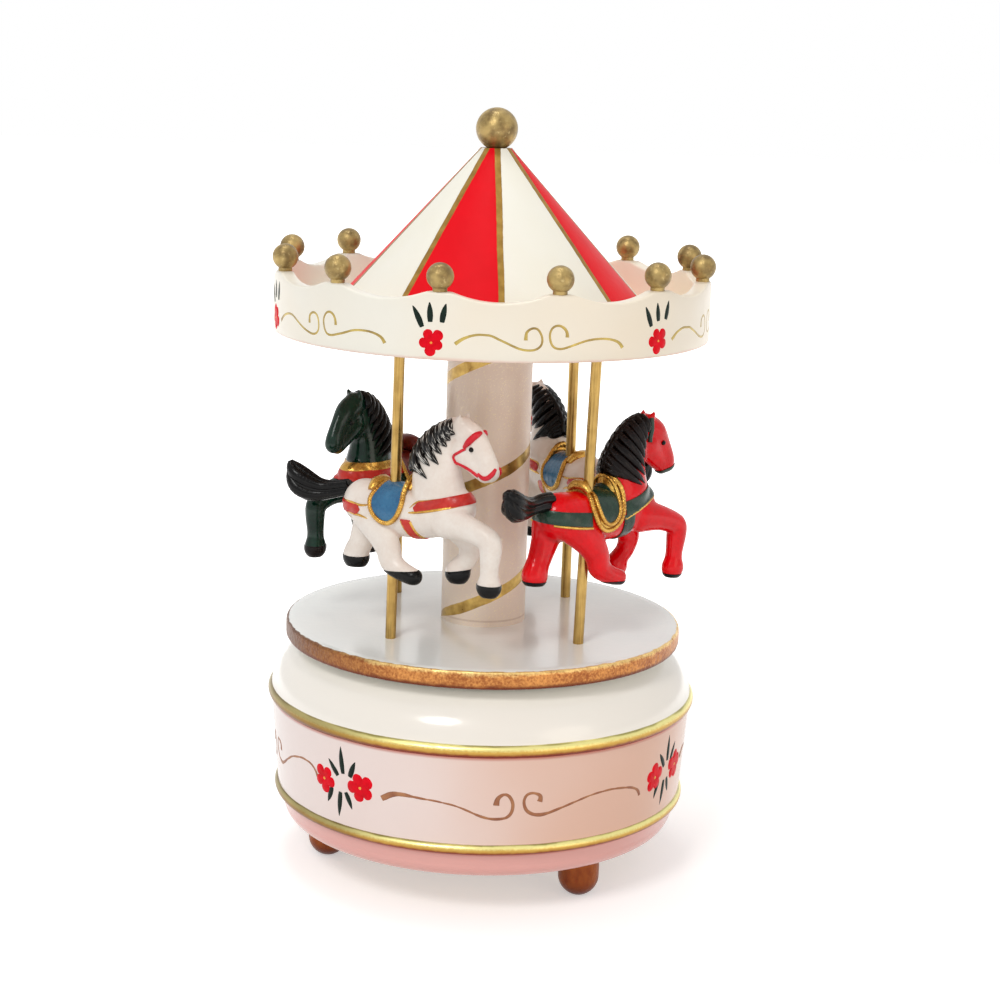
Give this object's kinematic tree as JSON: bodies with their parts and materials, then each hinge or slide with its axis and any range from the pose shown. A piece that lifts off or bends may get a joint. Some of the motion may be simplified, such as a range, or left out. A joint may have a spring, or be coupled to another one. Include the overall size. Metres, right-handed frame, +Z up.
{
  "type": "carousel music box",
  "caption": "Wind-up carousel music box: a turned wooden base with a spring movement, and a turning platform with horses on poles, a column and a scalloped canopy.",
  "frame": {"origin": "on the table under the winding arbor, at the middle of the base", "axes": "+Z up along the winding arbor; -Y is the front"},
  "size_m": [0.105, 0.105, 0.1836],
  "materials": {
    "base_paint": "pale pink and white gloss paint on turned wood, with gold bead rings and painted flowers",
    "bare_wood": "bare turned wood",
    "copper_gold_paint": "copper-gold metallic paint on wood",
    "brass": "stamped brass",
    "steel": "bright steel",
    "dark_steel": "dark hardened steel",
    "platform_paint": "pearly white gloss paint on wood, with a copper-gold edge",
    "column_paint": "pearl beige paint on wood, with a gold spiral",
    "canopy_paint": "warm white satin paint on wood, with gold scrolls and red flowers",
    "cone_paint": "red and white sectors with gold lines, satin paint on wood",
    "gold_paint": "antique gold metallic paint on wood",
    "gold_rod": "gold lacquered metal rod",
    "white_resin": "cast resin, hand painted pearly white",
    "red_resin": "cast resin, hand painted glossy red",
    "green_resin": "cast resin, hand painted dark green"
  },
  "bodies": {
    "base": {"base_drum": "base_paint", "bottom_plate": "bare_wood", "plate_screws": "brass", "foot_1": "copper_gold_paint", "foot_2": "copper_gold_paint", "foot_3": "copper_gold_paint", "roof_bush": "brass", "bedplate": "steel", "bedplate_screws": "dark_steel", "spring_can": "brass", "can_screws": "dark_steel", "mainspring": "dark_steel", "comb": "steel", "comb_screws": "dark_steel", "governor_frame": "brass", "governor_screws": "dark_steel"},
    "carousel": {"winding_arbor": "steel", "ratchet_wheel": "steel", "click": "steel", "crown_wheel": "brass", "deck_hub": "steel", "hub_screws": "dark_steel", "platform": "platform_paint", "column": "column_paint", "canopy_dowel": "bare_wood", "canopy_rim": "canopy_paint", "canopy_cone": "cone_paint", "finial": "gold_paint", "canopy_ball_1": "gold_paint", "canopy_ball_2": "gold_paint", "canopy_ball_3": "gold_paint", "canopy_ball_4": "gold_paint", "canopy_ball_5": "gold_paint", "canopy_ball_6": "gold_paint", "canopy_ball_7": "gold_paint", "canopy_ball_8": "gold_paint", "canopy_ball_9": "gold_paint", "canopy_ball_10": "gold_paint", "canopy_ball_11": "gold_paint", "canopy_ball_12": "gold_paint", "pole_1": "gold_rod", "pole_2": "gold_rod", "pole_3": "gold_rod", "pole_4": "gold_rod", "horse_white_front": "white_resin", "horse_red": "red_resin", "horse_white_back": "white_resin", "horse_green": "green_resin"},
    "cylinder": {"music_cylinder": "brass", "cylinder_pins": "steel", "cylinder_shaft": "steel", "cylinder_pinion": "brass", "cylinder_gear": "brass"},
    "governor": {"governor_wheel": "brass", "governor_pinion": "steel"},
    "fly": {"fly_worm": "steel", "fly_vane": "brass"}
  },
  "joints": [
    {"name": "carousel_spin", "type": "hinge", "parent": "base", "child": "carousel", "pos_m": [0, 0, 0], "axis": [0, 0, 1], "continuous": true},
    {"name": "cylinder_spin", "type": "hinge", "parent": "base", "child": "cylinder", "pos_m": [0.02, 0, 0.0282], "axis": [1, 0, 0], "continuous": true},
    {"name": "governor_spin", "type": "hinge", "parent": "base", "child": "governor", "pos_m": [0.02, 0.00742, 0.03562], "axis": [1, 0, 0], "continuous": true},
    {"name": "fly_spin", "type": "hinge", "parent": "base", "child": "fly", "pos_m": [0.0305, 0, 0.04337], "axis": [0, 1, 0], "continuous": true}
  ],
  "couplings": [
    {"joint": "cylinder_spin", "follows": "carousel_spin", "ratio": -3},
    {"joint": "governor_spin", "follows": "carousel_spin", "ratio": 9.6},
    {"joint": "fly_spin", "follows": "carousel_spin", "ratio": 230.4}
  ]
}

****

Give back the whole listing exactly as it reads.

### TASK RESULT
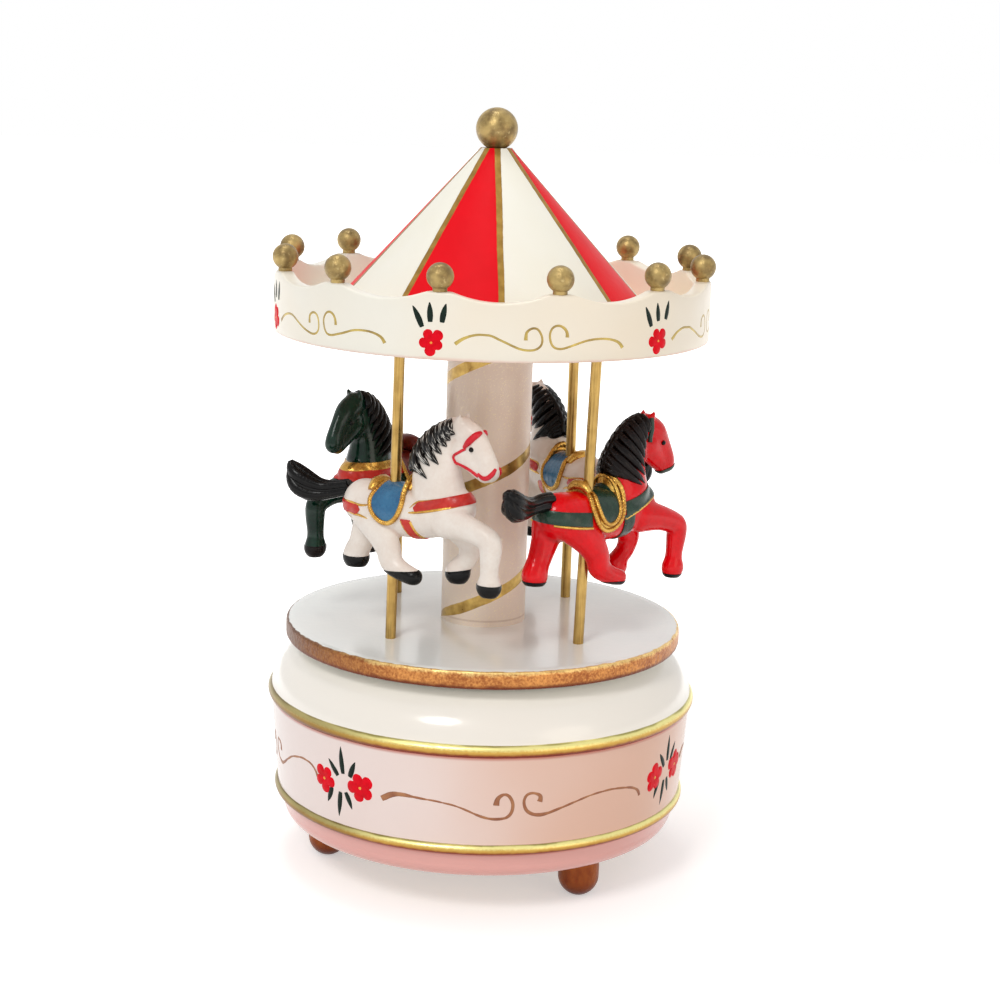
Give this object's kinematic tree as JSON: bodies with their parts and materials, then each hinge or slide with its axis and any range from the pose shown. A piece that lifts off or bends may get a joint. Some of the motion may be simplified, such as a range, or left out. A joint may have a spring, or be coupled to another one. Include the overall size. Metres, right-handed frame, +Z up.
{
  "type": "carousel music box",
  "caption": "Wind-up carousel music box: a turned wooden base with a spring movement, and a turning platform with horses on poles, a column and a scalloped canopy.",
  "frame": {"origin": "on the table under the winding arbor, at the middle of the base", "axes": "+Z up along the winding arbor; -Y is the front"},
  "size_m": [0.105, 0.105, 0.1836],
  "materials": {
    "base_paint": "pale pink and white gloss paint on turned wood, with gold bead rings and painted flowers",
    "bare_wood": "bare turned wood",
    "copper_gold_paint": "copper-gold metallic paint on wood",
    "brass": "stamped brass",
    "steel": "bright steel",
    "dark_steel": "dark hardened steel",
    "platform_paint": "pearly white gloss paint on wood, with a copper-gold edge",
    "column_paint": "pearl beige paint on wood, with a gold spiral",
    "canopy_paint": "warm white satin paint on wood, with gold scrolls and red flowers",
    "cone_paint": "red and white sectors with gold lines, satin paint on wood",
    "gold_paint": "antique gold metallic paint on wood",
    "gold_rod": "gold lacquered metal rod",
    "white_resin": "cast resin, hand painted pearly white",
    "red_resin": "cast resin, hand painted glossy red",
    "green_resin": "cast resin, hand painted dark green"
  },
  "bodies": {
    "base": {"base_drum": "base_paint", "bottom_plate": "bare_wood", "plate_screws": "brass", "foot_1": "copper_gold_paint", "foot_2": "copper_gold_paint", "foot_3": "copper_gold_paint", "roof_bush": "brass", "bedplate": "steel", "bedplate_screws": "dark_steel", "spring_can": "brass", "can_screws": "dark_steel", "mainspring": "dark_steel", "comb": "steel", "comb_screws": "dark_steel", "governor_frame": "brass", "governor_screws": "dark_steel"},
    "carousel": {"winding_arbor": "steel", "ratchet_wheel": "steel", "click": "steel", "crown_wheel": "brass", "deck_hub": "steel", "hub_screws": "dark_steel", "platform": "platform_paint", "column": "column_paint", "canopy_dowel": "bare_wood", "canopy_rim": "canopy_paint", "canopy_cone": "cone_paint", "finial": "gold_paint", "canopy_ball_1": "gold_paint", "canopy_ball_2": "gold_paint", "canopy_ball_3": "gold_paint", "canopy_ball_4": "gold_paint", "canopy_ball_5": "gold_paint", "canopy_ball_6": "gold_paint", "canopy_ball_7": "gold_paint", "canopy_ball_8": "gold_paint", "canopy_ball_9": "gold_paint", "canopy_ball_10": "gold_paint", "canopy_ball_11": "gold_paint", "canopy_ball_12": "gold_paint", "pole_1": "gold_rod", "pole_2": "gold_rod", "pole_3": "gold_rod", "pole_4": "gold_rod", "horse_white_front": "white_resin", "horse_red": "red_resin", "horse_white_back": "white_resin", "horse_green": "green_resin"},
    "cylinder": {"music_cylinder": "brass", "cylinder_pins": "steel", "cylinder_shaft": "steel", "cylinder_pinion": "brass", "cylinder_gear": "brass"},
    "governor": {"governor_wheel": "brass", "governor_pinion": "steel"},
    "fly": {"fly_worm": "steel", "fly_vane": "brass"}
  },
  "joints": [
    {"name": "carousel_spin", "type": "hinge", "parent": "base", "child": "carousel", "pos_m": [0, 0, 0], "axis": [0, 0, 1], "continuous": true},
    {"name": "cylinder_spin", "type": "hinge", "parent": "base", "child": "cylinder", "pos_m": [0.02, 0, 0.0282], "axis": [1, 0, 0], "continuous": true},
    {"name": "governor_spin", "type": "hinge", "parent": "base", "child": "governor", "pos_m": [0.02, 0.00742, 0.03562], "axis": [1, 0, 0], "continuous": true},
    {"name": "fly_spin", "type": "hinge", "parent": "base", "child": "fly", "pos_m": [0.0305, 0, 0.04337], "axis": [0, 1, 0], "continuous": true}
  ],
  "couplings": [
    {"joint": "cylinder_spin", "follows": "carousel_spin", "ratio": -3},
    {"joint": "governor_spin", "follows": "carousel_spin", "ratio": 9.6},
    {"joint": "fly_spin", "follows": "carousel_spin", "ratio": 230.4}
  ]
}